YOUR TASK: Repeat exactly the lines of the listing below, please, starting with the first and ending with the line containing "of five rows."; leave out the rest.

DATA EXTRACT:
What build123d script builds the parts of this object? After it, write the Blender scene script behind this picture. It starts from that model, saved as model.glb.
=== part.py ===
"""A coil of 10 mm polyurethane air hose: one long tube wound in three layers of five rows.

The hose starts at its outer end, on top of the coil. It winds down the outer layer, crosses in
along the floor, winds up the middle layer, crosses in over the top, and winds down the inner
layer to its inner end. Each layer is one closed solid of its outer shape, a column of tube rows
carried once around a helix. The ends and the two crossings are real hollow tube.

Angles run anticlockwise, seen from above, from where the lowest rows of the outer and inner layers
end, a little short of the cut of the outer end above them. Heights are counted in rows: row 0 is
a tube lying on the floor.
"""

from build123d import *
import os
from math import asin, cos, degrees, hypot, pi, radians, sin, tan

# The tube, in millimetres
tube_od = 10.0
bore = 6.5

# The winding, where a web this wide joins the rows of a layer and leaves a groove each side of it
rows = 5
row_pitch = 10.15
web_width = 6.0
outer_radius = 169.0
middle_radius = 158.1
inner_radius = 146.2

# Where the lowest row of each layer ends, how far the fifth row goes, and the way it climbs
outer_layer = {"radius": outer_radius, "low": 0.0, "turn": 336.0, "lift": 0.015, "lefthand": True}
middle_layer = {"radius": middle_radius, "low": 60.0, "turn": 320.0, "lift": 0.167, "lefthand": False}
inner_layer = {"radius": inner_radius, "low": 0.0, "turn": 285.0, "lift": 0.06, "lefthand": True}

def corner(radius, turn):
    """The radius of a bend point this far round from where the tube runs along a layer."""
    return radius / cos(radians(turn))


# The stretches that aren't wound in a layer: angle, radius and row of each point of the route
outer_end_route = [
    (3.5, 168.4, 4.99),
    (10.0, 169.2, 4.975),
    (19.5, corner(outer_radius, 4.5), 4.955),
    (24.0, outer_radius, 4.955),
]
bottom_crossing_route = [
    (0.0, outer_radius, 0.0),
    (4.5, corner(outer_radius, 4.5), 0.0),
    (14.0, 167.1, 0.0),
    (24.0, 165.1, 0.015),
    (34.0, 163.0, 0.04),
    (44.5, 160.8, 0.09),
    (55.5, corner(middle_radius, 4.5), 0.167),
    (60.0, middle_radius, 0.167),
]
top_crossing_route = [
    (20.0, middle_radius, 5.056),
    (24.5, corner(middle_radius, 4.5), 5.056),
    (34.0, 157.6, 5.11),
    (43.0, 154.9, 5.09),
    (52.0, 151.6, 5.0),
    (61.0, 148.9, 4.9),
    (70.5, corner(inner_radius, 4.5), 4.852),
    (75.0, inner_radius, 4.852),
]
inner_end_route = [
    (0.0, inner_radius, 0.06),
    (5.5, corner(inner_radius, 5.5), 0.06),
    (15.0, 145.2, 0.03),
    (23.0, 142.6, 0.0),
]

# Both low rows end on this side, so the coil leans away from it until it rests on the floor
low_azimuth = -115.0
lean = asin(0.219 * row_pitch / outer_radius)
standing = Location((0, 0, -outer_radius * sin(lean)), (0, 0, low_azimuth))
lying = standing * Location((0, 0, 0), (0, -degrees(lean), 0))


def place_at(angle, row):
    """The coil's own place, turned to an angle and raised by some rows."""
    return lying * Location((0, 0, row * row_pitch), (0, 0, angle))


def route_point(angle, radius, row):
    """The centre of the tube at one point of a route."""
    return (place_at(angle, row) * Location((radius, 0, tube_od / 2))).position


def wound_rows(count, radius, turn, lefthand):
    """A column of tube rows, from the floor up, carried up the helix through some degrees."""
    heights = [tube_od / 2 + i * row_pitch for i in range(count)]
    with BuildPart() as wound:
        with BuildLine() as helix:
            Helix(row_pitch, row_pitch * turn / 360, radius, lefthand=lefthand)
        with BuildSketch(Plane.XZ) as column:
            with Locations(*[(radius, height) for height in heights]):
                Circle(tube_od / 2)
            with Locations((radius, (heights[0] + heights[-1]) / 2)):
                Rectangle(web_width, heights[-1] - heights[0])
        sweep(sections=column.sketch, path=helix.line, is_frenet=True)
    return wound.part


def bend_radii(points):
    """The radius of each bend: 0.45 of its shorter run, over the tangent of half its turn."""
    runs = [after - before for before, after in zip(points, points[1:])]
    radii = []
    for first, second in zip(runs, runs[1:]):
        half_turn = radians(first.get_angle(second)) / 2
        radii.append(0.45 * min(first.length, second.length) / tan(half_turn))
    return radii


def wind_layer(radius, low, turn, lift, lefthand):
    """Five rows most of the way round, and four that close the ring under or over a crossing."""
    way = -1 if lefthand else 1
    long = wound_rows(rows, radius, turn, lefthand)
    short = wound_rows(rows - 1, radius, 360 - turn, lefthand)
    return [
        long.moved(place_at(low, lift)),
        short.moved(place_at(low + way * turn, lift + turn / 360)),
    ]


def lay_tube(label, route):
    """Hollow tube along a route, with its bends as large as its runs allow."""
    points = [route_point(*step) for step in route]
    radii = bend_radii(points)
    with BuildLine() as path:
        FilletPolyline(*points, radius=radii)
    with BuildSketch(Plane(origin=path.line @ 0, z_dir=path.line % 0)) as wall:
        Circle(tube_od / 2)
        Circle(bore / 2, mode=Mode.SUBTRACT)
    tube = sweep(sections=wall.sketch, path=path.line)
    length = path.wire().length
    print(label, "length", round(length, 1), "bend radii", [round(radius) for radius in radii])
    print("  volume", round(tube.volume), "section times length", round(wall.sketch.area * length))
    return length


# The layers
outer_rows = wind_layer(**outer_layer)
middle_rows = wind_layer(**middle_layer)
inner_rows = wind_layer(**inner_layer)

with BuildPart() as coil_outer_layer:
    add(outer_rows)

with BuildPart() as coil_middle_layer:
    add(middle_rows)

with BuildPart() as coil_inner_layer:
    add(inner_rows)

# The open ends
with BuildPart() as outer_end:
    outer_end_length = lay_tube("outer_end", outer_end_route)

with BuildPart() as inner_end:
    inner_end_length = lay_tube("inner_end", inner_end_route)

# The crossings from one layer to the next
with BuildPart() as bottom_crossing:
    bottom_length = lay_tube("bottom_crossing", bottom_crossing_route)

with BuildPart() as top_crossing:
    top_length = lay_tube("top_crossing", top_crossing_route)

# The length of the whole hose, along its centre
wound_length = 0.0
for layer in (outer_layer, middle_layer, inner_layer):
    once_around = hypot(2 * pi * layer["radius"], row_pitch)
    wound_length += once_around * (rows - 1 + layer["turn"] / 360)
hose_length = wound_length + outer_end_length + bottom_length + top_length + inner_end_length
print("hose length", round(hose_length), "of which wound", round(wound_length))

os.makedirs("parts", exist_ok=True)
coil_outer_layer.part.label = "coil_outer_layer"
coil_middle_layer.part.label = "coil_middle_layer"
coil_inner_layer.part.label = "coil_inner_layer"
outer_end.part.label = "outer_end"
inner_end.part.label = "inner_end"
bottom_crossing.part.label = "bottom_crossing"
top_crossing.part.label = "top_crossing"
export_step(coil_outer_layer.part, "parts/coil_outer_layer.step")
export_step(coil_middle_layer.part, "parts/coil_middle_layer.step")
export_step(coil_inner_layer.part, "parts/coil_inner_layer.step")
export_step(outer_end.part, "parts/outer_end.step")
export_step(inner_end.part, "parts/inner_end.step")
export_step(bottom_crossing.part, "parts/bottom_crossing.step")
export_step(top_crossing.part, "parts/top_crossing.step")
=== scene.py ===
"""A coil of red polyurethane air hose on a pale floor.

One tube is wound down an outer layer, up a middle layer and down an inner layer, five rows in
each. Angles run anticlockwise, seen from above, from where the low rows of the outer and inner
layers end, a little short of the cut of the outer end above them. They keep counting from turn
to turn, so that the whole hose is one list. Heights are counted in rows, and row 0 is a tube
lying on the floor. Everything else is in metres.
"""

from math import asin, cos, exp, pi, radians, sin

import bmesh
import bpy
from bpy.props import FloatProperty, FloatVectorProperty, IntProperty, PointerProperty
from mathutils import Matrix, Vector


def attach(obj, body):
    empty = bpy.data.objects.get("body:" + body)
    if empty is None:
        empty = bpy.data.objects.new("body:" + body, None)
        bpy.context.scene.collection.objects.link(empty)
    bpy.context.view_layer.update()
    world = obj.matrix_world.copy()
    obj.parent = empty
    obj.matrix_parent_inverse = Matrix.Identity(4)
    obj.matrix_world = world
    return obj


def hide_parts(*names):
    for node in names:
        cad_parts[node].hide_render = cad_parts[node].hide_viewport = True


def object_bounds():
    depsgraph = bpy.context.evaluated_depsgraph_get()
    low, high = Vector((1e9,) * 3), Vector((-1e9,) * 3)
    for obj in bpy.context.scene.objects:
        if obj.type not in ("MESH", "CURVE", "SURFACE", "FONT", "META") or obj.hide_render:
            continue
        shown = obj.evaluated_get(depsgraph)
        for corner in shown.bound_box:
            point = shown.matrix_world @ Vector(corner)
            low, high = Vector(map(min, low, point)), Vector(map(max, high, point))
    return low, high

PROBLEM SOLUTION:
What build123d script builds the parts of this object? After it, write the Blender scene script behind this picture. It starts from that model, saved as model.glb.
=== part.py ===
"""A coil of 10 mm polyurethane air hose: one long tube wound in three layers of five rows.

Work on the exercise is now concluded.